You must also ensure that ssh can verify the host key(s) of the instance. You can either add entries to the known_hosts file in your cluster directory, or install the TPA-generated host keys from hostkeys/ssh_host_*_key* in your cluster directory into /etc/ssh on the instance (the generated tpa_known_hosts file contains entries for these keys).

For example, to ssh in with the generated user key, but keep the existing host keys, you can do:

$ cd ~/clusters/speedy
$ ssh-copy-id -i id_speedy xyzzy@192.0.2.1
$ ssh-keyscan -H 192.0.2.1 >> tpa_known_hosts

Run tpaexec ping ~/clusters/speedy to check if it's working. If not, append -vvv to the command to look at the complete ssh command-line. (Note: Ansible will invoke ssh to execute a command like bash -c 'python3 && sleep 0' on the instance. If you run ssh commands by hand while debugging, replace this with a command that produces some output and then exits instead, e.g., 'id'.)

For more details:

Distribution support

TPA will try to detect the distribution running on target instances, and fail if it is not supported. TPA currently supports Debian (8/9/10; or jessie/stretch/buster), Ubuntu (16.04/18.04/20.04; or xenial/bionic/focal), and RHEL/CentOS/Rocky/AlmaLinux (7.x/8.x) on bare instances.

IP addresses

You can specify the public_ip, private_ip, or both for any instance.
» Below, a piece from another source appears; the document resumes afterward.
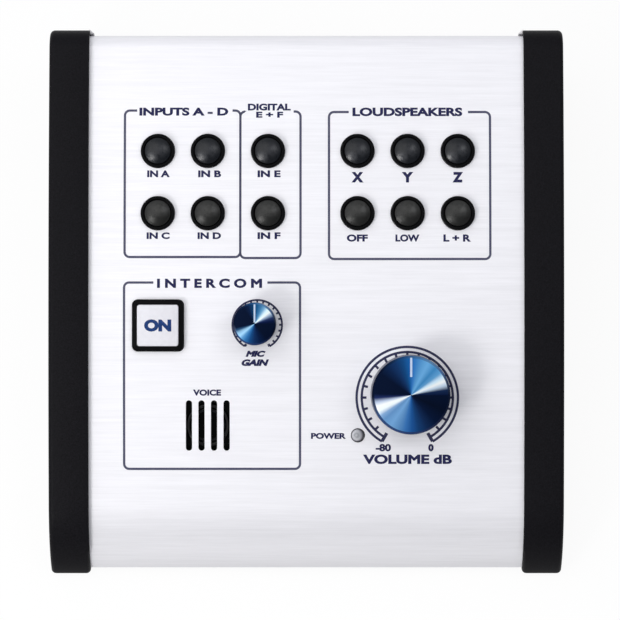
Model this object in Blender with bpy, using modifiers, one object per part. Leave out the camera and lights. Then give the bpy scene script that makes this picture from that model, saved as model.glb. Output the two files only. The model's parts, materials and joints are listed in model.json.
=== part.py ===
"""Desktop studio monitor controller, built as separate pieces that fit together.

Units are metres, X points to the user's right, +Y to the rear and +Z up. The origin is
on the table, under the middle of the bounding box.

The face is tilted towards the user. Everything that stands on it is placed in the face
frame: u runs along X, v up the face to the rear, and w out of the face. The face is
gently crowned, rolls down to the table at the front and folds down at the rear. A lean
is the angle between a surface's outward normal and up, counted towards the user.
"""

import math

import bmesh
import bpy
from mathutils import Matrix, Vector

# Clearances
FIT_GAP = 0.0003
RUNNING_GAP = 0.0002
CUT_OVERRUN = 0.002

# Overall form
BODY_WIDTH = 0.152
FACE_TILT_DEG = 12.0
TABLE_GAP = 0.0015

# Brushed top cover, one bent sheet
COVER_THICKNESS = 0.0015
CROWN_RADIUS = 0.840
CROWN_APEX_V = -0.0113
ROLL_START_V = -0.0599
ROLL_RADIUS = 0.025
ROLL_END_LEAN_DEG = 56.0
REAR_LIMIT_V = 0.079
REAR_BEND_RADIUS = 0.0045
COVER_EDGE_Z = 0.0032
CROWN_STEPS = 10
ROLL_STEPS = 10
BEND_STEPS = 8

# Moulded end cheeks
CHEEK_WIDTH = 0.0118
CHEEK_PROUD = 0.00165
CHEEK_EDGE_ROUND = 0.0013
CHEEK_EDGE_SEGMENTS = 2
BEVEL_EDGE_ANGLE_DEG = 50.0
CHEEK_NOSE_RADIUS = 0.0015
CHEEK_HEEL_RADIUS = 0.003
CHEEK_OUTER_WALL = 0.0030
CHEEK_LEDGE = 0.0016
CHEEK_FLOOR = 0.0030
GROOVE_DEPTH = 0.0022
CORNER_STEPS = 4

# Screw bosses moulded in the cheeks
BOSS_REACH = 0.0080
BOSS_LENGTH = 0.0080
BOSS_HEIGHT = 0.0085
BOSS_INSET = 0.0190
BASE_SCREW_INSET = 0.0040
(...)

TPA uses these IP addresses in two ways: first, to ssh to the instance to execute commands during deployment; and second, to set up communications within the cluster, e.g., for /etc/hosts or to set primary_conninfo for Postgres.
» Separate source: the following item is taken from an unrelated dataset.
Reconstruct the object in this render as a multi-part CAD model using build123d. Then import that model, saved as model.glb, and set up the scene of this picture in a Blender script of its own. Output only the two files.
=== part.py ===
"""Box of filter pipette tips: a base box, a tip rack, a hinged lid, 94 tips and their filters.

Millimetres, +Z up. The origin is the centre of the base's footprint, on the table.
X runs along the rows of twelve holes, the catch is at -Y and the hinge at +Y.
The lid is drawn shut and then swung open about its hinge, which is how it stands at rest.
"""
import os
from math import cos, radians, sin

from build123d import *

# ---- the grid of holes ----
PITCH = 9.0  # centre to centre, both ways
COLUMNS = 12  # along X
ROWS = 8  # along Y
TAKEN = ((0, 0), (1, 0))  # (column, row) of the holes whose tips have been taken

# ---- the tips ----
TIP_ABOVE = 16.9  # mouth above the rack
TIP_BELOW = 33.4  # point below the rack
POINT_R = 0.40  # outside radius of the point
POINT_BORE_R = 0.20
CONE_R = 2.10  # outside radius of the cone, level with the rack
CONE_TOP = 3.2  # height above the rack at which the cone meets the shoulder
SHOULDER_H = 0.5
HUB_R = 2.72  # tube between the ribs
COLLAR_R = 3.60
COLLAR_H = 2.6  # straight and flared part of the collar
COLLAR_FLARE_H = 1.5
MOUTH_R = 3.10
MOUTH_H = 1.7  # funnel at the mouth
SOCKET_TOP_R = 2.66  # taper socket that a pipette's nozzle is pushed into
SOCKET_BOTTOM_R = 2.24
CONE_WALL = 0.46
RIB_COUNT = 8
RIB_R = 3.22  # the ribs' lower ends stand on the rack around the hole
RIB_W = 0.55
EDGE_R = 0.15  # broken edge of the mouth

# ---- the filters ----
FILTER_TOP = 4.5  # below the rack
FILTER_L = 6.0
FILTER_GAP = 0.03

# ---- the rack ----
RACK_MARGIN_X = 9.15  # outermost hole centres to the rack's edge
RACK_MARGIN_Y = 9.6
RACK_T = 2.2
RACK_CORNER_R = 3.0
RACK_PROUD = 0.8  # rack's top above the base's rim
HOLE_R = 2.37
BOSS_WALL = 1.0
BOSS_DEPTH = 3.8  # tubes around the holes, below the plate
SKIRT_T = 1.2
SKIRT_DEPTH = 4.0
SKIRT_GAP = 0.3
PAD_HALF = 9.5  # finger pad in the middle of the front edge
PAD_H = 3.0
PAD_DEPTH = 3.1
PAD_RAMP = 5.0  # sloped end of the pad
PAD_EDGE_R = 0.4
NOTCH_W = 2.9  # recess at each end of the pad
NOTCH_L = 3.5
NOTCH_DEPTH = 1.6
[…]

If you specify a public_ip, it will be used to ssh to the instances during deployment. If you specify a private_ip, it will be used to set up communications within the cluster. If you specify both, the public_ip will be used during deployment, and the private_ip for cluster communications.

If you specify only one or the other, the address will be used for both purposes. For example, you could set only public_ip for servers on different networks, or only private_ip if you're running TPA inside a closed network. (Instead of using public/private, you can set ip_address if you need to specify only one IP address.)